The Fibo Musang Candle Break 1 (CB1) strategy is a specialized approach used in technical analysis, particularly in Forex trading. It focuses on identifying potential trend reversals or continuations through the combination of Fibonacci retracement levels and candle patterns.

Key Elements:

  1. CB1 Break: The Candle Break 1 (CB1) is a significant aspect of this strategy. It represents the first key level of support or resistance that must be broken, signaling a potential change in the market trend. After a strong price move, if the price pulls back to a Fibonacci level (like 38.2% or 50%) and then breaks through a key support/resistance, this is considered a CB1 breakout.
  2. Fibonacci Levels: Fibonacci retracement levels (38.2%, 50%, 61.8%, etc.) are critical in identifying potential zones for price reversal or continuation. When price breaks through the CB1 level and aligns with these retracement levels, it can indicate a high-probability trade entry.
  3. Entry and Exit: The strategy typically involves entering trades when a candle break (either bearish or bullish) aligns with a Fibonacci retracement level.
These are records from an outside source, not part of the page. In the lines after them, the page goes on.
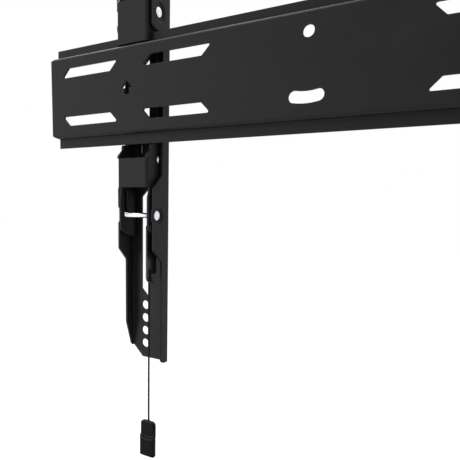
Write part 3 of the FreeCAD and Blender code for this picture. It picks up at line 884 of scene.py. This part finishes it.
def pale_floor(height, half):
    """Its own light for the camera, floor_light - lamps_light / (1 + (r / lamps_reach)^2)^2 at the distance
    r, makes up for the lamps' falling light, so that it shows white all over and still keeps the shadow."""
    mesh = bpy.data.meshes.new("pale_floor")
    corners = [(-half, -half, height), (half, -half, height), (half, half, height), (-half, half, height)]
    mesh.from_pydata(corners, [], [[0, 1, 2, 3]])
    floor = added("pale_floor", mesh)
    material, tree, shader = finish_base("pale_floor", Base_Color=(0.55, 0.55, 0.55, 1), Roughness=0.9)
    shader["Specular IOR Level"].default_value = 0.0
    shader["Emission Color"].default_value = (1, 1, 1, 1)
    length = tree.nodes.new("ShaderNodeVectorMath")
    length.operation = "LENGTH"
    feed(tree, object_place(tree), length.inputs[0])
    reach = math_node(tree, "DIVIDE", length.outputs["Value"], lamps_reach)
    spread = math_node(tree, "ADD", math_node(tree, "MULTIPLY", reach, reach), 1.0)
    lamps = math_node(tree, "DIVIDE", lamps_light, math_node(tree, "MULTIPLY", spread, spread))
    own = math_node(tree, "SUBTRACT", floor_light, lamps)
    feed(tree, math_node(tree, "MULTIPLY", shown_white(tree), own), shader["Emission Strength"])
    dressed(floor, material)


def studio_world():
    """White for the camera, and a plain lower level as light."""
    world = bpy.data.worlds.new("studio")
    bpy.context.scene.world = world
    world.use_nodes = True
    tree = world.node_tree
    sky = tree.nodes["Background"].inputs
    sky["Color"].default_value = (1, 1, 1, 1)
    share = math_node(tree, "MULTIPLY", shown_white(tree), 1 - world_light)
    feed(tree, math_node(tree, "ADD", share, world_light), sky["Strength"])


def soft_lamp(name, place, size, power):
    data = bpy.data.lights.new(name, "AREA")
    data.shape = "SQUARE"
    data.size = size
    data.energy = power
    back = np.array(place) - lamp_target
    back /= np.linalg.norm(back)
    side = np.cross(upward, back)
    side /= np.linalg.norm(side)
    set_frame(added(name, data), side, np.cross(back, side), back, place)


pale_floor(floor_height, floor_half)
studio_world()
soft_lamp("key_lamp", place=(-1.2, -1.5, 0.15), size=1.4, power=12.0)
soft_lamp("top_lamp", place=(-0.75, 0.0, 1.25), size=1.0, power=26.0)
soft_lamp("low_lamp", place=(-0.85, -0.95, -0.44), size=0.24, power=1.6)
soft_lamp("side_lamp", place=(1.7, -0.9, 0.4), size=1.2, power=3.0)
soft_lamp("back_lamp", place=(0.4, 1.5, 1.5), size=1.4, power=5.0)
bpy.context.scene.view_settings.view_transform = "Standard"
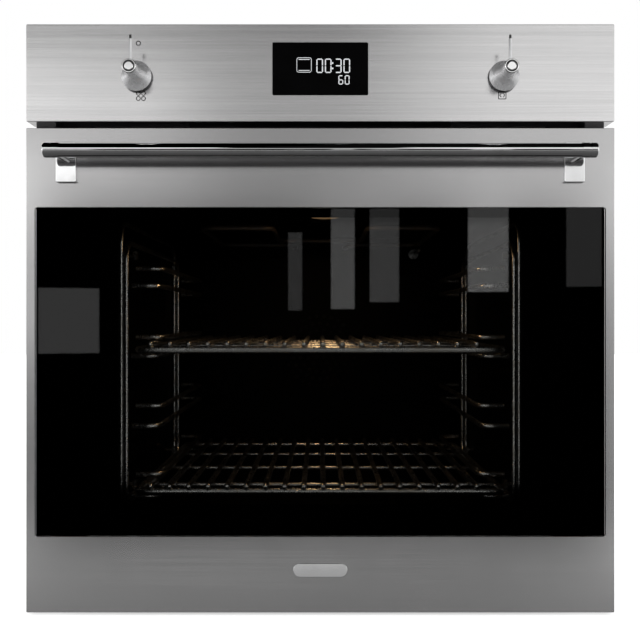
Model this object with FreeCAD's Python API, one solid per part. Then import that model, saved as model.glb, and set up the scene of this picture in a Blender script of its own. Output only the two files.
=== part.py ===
"""Built-in wall oven, 60 cm class, as separate sub-parts.

Millimetres. +Z is up, the door faces -Y, and X = 0 is the middle of the oven. The origin is on the
underside of the base pan, in the plane of the cabinet's front face (Y = 0).
"""

import FreeCAD
import Part
import math
import os

from FreeCAD import Vector

os.makedirs("parts", exist_ok=True)

# ---- driving dimensions -------------------------------------------------------------------------

FRONT_HALF = 297.5
FRONT_Y = -24.0
DOOR_BOTTOM = 3.0
DOOR_TOP = 493.0
FASCIA_BOTTOM = 499.6
FASCIA_TOP = 598.0
SHEET = 1.0

WINDOW_HALF = 288.7
WINDOW_Z = (79.9, 412.8)
GLASS_GAP = 0.25

OUTER_GLASS_Y = (FRONT_Y, FRONT_Y + 4.0)
MIDDLE_GLASS_Y = (-5.0, -1.0)
INNER_GLASS_Y = (12.0, 16.0)
PACK_HALF = 272.0
PACK_Z = (40.0, 470.0)
COLUMN_INNER = 236.0
PROFILE_WALL = 2.0
TOP_RAIL_LOW = 432.0
BOTTOM_RAIL_HIGH = 76.0

CAVITY_HALF = 230.0
CAVITY_Z = (71.0, 431.0)
CAVITY_Y = (23.5, 453.0)
CAVITY_CORNER = 20.0
CAVITY_SHEET = 1.2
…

After the break, traders often target Fibonacci extensions (e.g., 161.8%, 261.8%) for setting profit targets, while stop-losses are placed below the most recent swing low or high.
  4. Confirmation with Price Action: To avoid false signals, the Fibo Musang strategy encourages using price action confirmations like engulfing candles or drop base drop (DBD) patterns. For example, if a bearish engulfing candle appears near a Fibonacci retracement level, it strengthens the signal for a potential downward move.
  5. Risk Management: As with any trading strategy, implementing proper risk management, such as stop-loss orders, is essential to minimize potential losses due to unexpected market movements.

This strategy is particularly effective in identifying reversal points and continuation trends when the market is ranging. However, in strong trending markets, additional confirmation indicators like moving averages or RSI can help avoid false breakouts.